There’s another label though, which is widely known, according to Daspremont. It was once developed for superior quality meat, but nowadays it’s used for ornamental plants too: ‘Label Rouge’. “We’ve noticed that plants carrying the label sell better.” The label can be used for dahlia, geranium, rose, Christmas trees and, from next year, also for fruit trees. You can currently find it at Truffaut on the shelves with packs of dahlia bulbs. And also on a table filled with carry trays of geraniums, where there’s a choice between ten ‘Label Rouge’ plants for €27, or ten non-label plants for €23. “The ‘Label Rouge’ plants are more expensive, but we sell more of them.”
House brand popular
We’re looking around the outdoor section, when Daspremont tells us that their house brand plants are also selling well. We can spot them here and there among the varied assortment. Standing in front of the clematis and other taller, 90-cm climbers, the Truffaut employee point out that “The sale of larger plants has really gone up. People are more willing to pay for bigger plants, they don’t want to have to wait for the plant to grow.”
Truffaut’s prices are generally higher, compared to other retailers. Across the road from the garden centre is an Auchan supermarket. “Our products are more expensive, but we offer good quality. Our customers often come in to ask for specific plants. People walk into Auchan to do their grocery shopping.”
Truffaut no longer sells Polygala. The plant is quite popular around here, but since the outbreak of xylella fastidiosa in southern Europe, Truffaut has stopped selling them. “We do get people who are looking for polygala, and we always explain to them why we’re no longer selling it.”

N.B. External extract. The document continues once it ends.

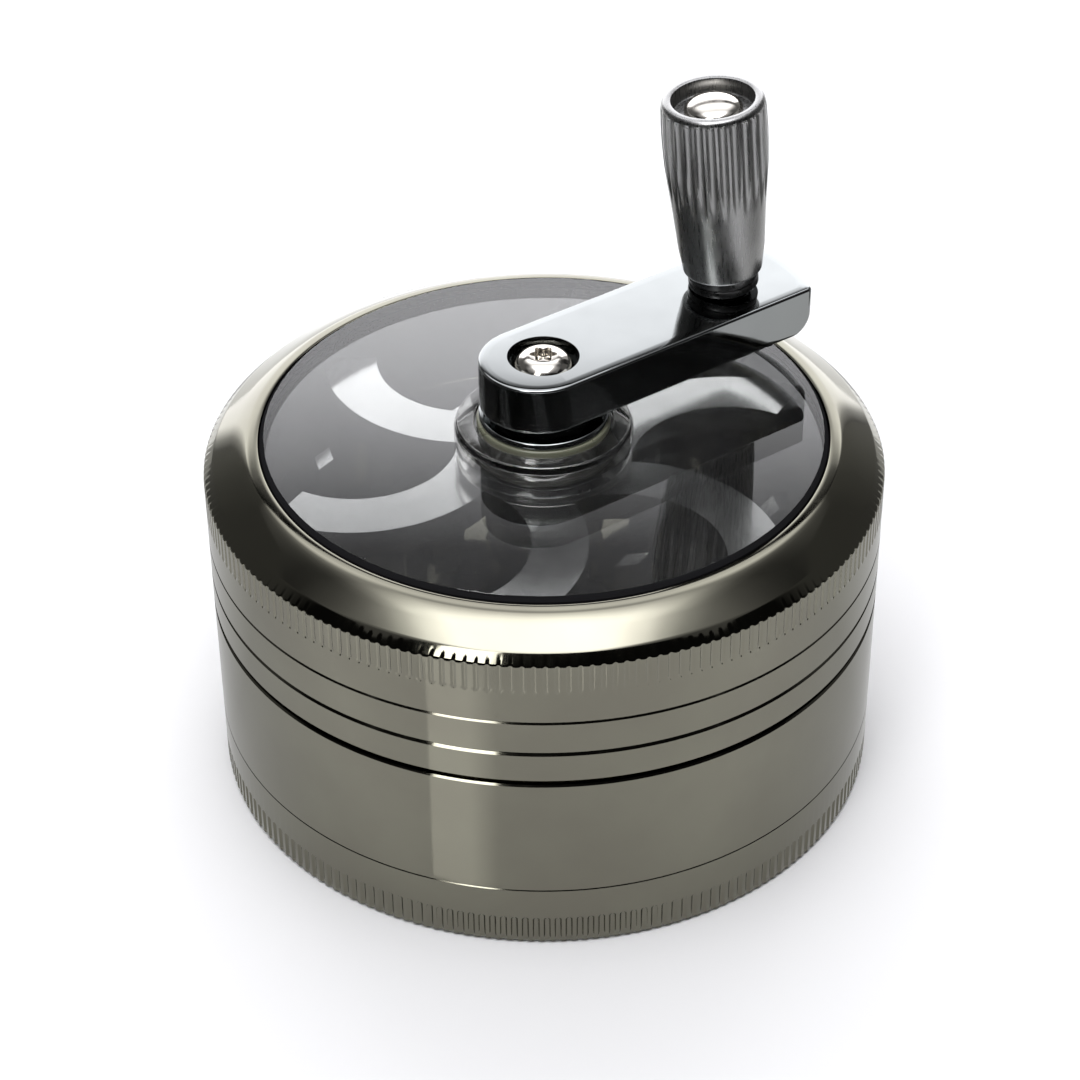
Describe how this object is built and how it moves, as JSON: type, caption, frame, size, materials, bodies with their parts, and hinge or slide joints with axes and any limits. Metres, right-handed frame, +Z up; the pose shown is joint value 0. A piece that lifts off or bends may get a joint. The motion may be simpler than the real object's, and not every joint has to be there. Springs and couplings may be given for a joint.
{
  "type": "herb grinder",
  "caption": "Round screwed-together herb grinder with a clear window lid, a flat crank arm and a fluted spinning knob.",
  "frame": {"origin": "the centre of the flat underside of the tray", "axes": "+Z up along the crank's axis, -Y towards the camera of the picture, +X to its right"},
  "size_m": [0.063, 0.063, 0.0628],
  "materials": {
    "black_nickel": "polished black nickel plate on cast zinc",
    "bright_steel": "polished",
    "dark_steel": "satin",
    "clear_acrylic": "clear, polished",
    "nylon": "slightly see-through",
    "magnet": "nickel plate",
    "net": "woven"
  },
  "bodies": {
    "base": {"tray": "black_nickel"},
    "sieve": {"sieve_case": "black_nickel", "sieve_mesh": "net", "sieve_clamp_ring": "bright_steel"},
    "chamber": {"grinding_case": "black_nickel", "chamber_magnet": "magnet", "lid_friction_ring": "nylon"},
    "lid": {"lid_ring": "black_nickel", "window": "clear_acrylic", "window_retaining_ring": "dark_steel", "shaft_bushing": "dark_steel", "nylon_washer": "nylon"},
    "crank": {"crank_arm": "black_nickel", "crank_screw": "black_nickel", "steel_washer": "bright_steel", "drive_shaft": "bright_steel", "rotor": "black_nickel", "rotor_washer": "nylon", "rotor_screw": "bright_steel", "rotor_magnet": "magnet", "knob_spindle": "black_nickel", "knob_washer": "bright_steel"},
    "grip": {"knob": "black_nickel"}
  },
  "joints": [
    {"name": "sieve_lift", "type": "slide", "parent": "base", "child": "sieve", "axis": [0, 0, 1], "range_m": [0, 0.015]},
    {"name": "chamber_lift", "type": "slide", "parent": "sieve", "child": "chamber", "axis": [0, 0, 1], "range_m": [0, 0.02]},
    {"name": "lid_lift", "type": "slide", "parent": "chamber", "child": "lid", "axis": [0, 0, 1], "range_m": [0, 0.025]},
    {"name": "crank_turn", "type": "hinge", "parent": "lid", "child": "crank", "pos_m": [0, 0, 0.0371], "axis": [0, 0, 1], "continuous": true},
    {"name": "knob_spin", "type": "hinge", "parent": "crank", "child": "grip", "pos_m": [0.01701, 0.01214, 0.04257], "axis": [-0.0811, 0, 0.9967], "continuous": true}
  ]
}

It seems like Truffaut considers polygala to be of a higher risk than some other host plants, because olive trees and oleanders are still on offer in the shop in Nantes. They aren’t from the south of Italy though, Truffaut stopped with those imports a while ago. The trees are now purchased from growers in other parts of Italy, and the French garden centre chain conducts extra quality controls.
Truffaut’s customers are completely unaware of this. The labels do show some passport codes, which are incomprehensible for consumers, but the word ‘xylella fastidiosa’ isn’t mentioned. Neither is ‘box tree moth’. But the number one plant on the menu of this moth is nowhere to be seen in this Truffaut, either. “No, we don’t sell buxus. We do sell Ilex crenata and Lonicera nitida.